Somewhere else, bland oysters might need Tabasco or bacon to jazz them up, but I wouldn't dare put more than a squeeze of lemon on these beauties. I inhale the super-fresh seawater aroma and slurp, and savour the buttery flavour of the firm, plump flesh.
After eating nearly my body weight in oysters, it’s time for a walk and one of the most picturesque in Tasmania is the eight kilometre return trek from Coles Bay to Wineglass Bay. An hour in to the walk and I'm struggling a bit – climbing with leaden legs up rough bush steps to the lookout – but the view down to Wineglass Bay from the saddle of Mt Amos and Mt Mayson is a sight that will keep me returning to this place: sugar-white beach, tide lines of bull kelp and water as clear as glass. It's picture perfect.

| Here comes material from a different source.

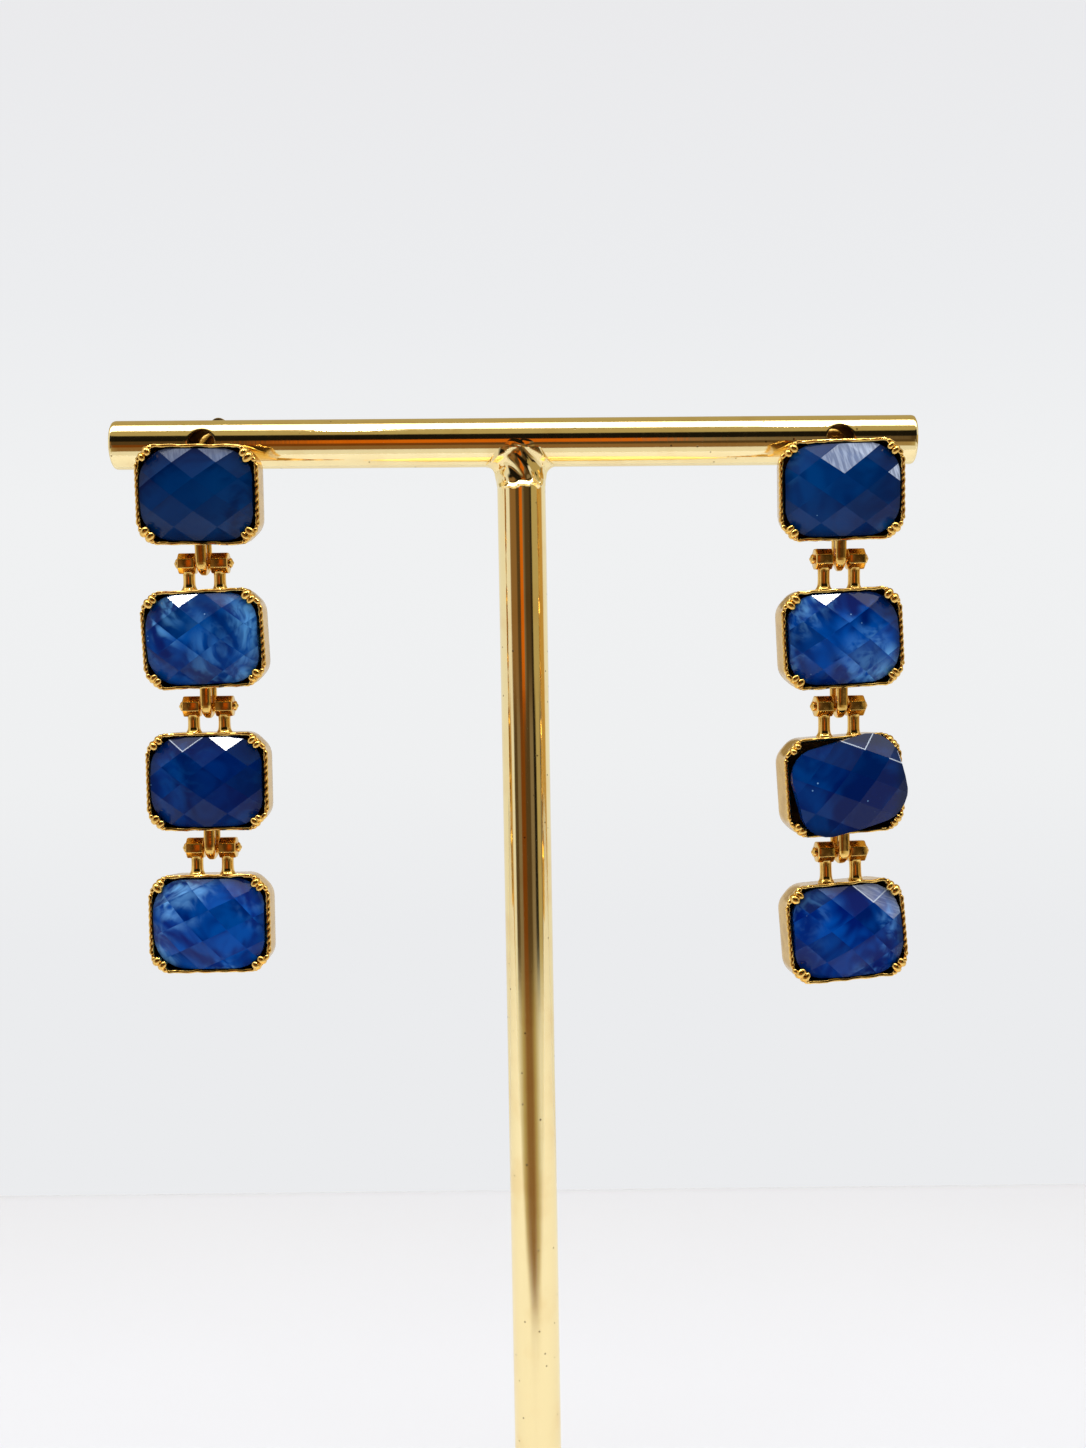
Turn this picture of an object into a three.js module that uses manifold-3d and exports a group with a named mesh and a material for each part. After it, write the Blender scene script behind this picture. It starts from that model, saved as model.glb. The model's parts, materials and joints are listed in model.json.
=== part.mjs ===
// A pair of four-stone drop earrings, hanging on a T-bar display stand.
// Millimetres, +Z up, fronts towards -Y. The origin is the middle of the stand's underside.
// Each earring is four closed-back settings. A ring under one setting holds a riveted pin,
// and the pin carries the two barrels and posts of the setting below.
import * as THREE from 'three';
import { ConvexGeometry } from 'three/addons/geometries/ConvexGeometry.js';
import { mergeVertices } from 'three/addons/utils/BufferGeometryUtils.js';
import Module from 'manifold-3d';

const wasm = await Module();
wasm.setup();

// Stand
const baseDiameter = 80;
const baseThickness = 4;
const baseBevel = 0.8;
const barHeight = 165; // the crossbar's axis above the table
const barLength = 99;
const barShift = -1; // its middle, sideways from the pole
const barTilt = 0.6; // degrees that it slopes down to the right, as it was soldered
const barDiameter = 6;
const barWall = 0.5;
const barEndBevel = 0.5;
const barPlugLength = 1.5;
const poleDiameter = 6;
const poleSocketDepth = 2.5;
const poleSocketGap = 0.15;
const postHoleDiameter = 3.3;
const postHoleFromEnd = 10.5; // from the ends of a crossbar that is centred on the pole
const solderReach = 2.2; // how far the solder runs down the pole below the crossbar
const solderSpread = 0.9; // how far it stands out beyond the pole under the crossbar
const solderBeadHeight = 0.6;
const solderBeadProud = 0.22;

// Setting: a box with cut corners, closed behind
const settingWidth = 14.5;
const settingHeight = 11.9;
const settingDepth = 4.4;
const settingWall = 0.4;
const settingBack = 0.8;
const cornerCut = 2;
const clawDiameter = 0.7;
const clawLength = 1.5;
const clawSpacing = 1.15;
const clawLean = 38; // degrees that a claw leans in over the corner

// Stone: a cushion with a checkerboard crown over an upright girdle and a tapered underside
const stoneGap = 0.12;
const stoneCornerRadius = 3.6;
const stoneCornerSteps = 5;
const girdleAboveRim = 0.15;
const girdleHeight = 0.7;
const stoneBelowGirdle = 2.5;
const stoneTaper = 32; // degrees that the underside leans in
const crownHeight = 1.9;
const facetAcross = 0.39; // spacing of the facet rows, as a share of the stone's half width
const facetUp = 0.35; // and of its half height

// Hinge between two settings
const pinDiameter = 0.8;
const pinPlay = 0.1;
const pinToUpper = 2.3; // pin axis below the upper setting
const pinForward = 0.3; // pin axis in front of the settings' middle plane
const rivetDiameter = 1.25;
const rivetHeight = 0.5;
const barrelSize = 2.5; // across the flats
const barrelLength = 2.1;
const barrelSpace = 1.9; // between the two barrels
const barrelSides = 8;
const postDiameter = 1.5;
const postSpacing = 3.75;
const postFoot = 0.25; // how far the solder flares at the foot
const ringWidth = 1.4;
const ringThickness = 1;
const ringBore = 1.7;

// Ear post and friction nut
const earPostDiameter = 0.9;
const earPostLength = 10.5;
const earPostAboveCentre = 5.3;
const settingToBar = 0.45; // between the setting's back and the crossbar, along the post
const nutLength = 8;
const nutWidth = 5.2;
const nutPlate = 0.5;
const nutScroll = 1.9;
const nutScrollWidth = 4.2;
const nutCorner = 1.1;
const nutGap = 0.6;
const nutBoreGap = 0.1;

// How each setting hangs, in degrees from the piece that carries it: faceUp leans the face up and
// turn faces it to the right. askew is how far its cup was soldered with the right side up, and
// side slides its pin along the ring, or the ear post across its hole, in mm. pinToLower is the
// height of an earring's pins above the setting below, in mm. nutTurn turns the friction nut.
const hangs = {
  left: {
    pinToLower: 3.2,
    nutTurn: 57,
    settings: [
      { faceUp: -4, turn: -0.5, askew: -1, side: 0.4 },
      { faceUp: 4, turn: 0, askew: 1.9, side: 0 },
      { faceUp: 2, turn: 0.4, askew: 0.1, side: 0 },
      { faceUp: 3, turn: -0.6, askew: 0.5, side: 0 },
    ],
  },
  right: {
    pinToLower: 3.6,
    nutTurn: 8,
    settings: [
      { faceUp: -4, turn: -1.8, askew: 1, side: -0.5 },
      { faceUp: 4, turn: 8, askew: 2.7, side: 0 },
      { faceUp: 2, turn: 4, askew: 3.2, side: 0 },
      { faceUp: 3, turn: -1.5, askew: 3.1, side: 0 },
    ],
  },
};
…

Coles Bay is about 2.5 hours by road from Hobart and 2 hours from Launceston.
The three-hour Freycinet Paddle with Freycinet Adventures departs morning or afternoon. Suitable for all ages and no experience necessary.
Edge of the Bay has quality cabins in a bushland setting overlooking the wide sweep of Great Oyster Bay and adjacent to the Freycinet National Park. The private decks are perfect to keep an eye out for whales or dolphins, or watch the sun set over the Hazards Range.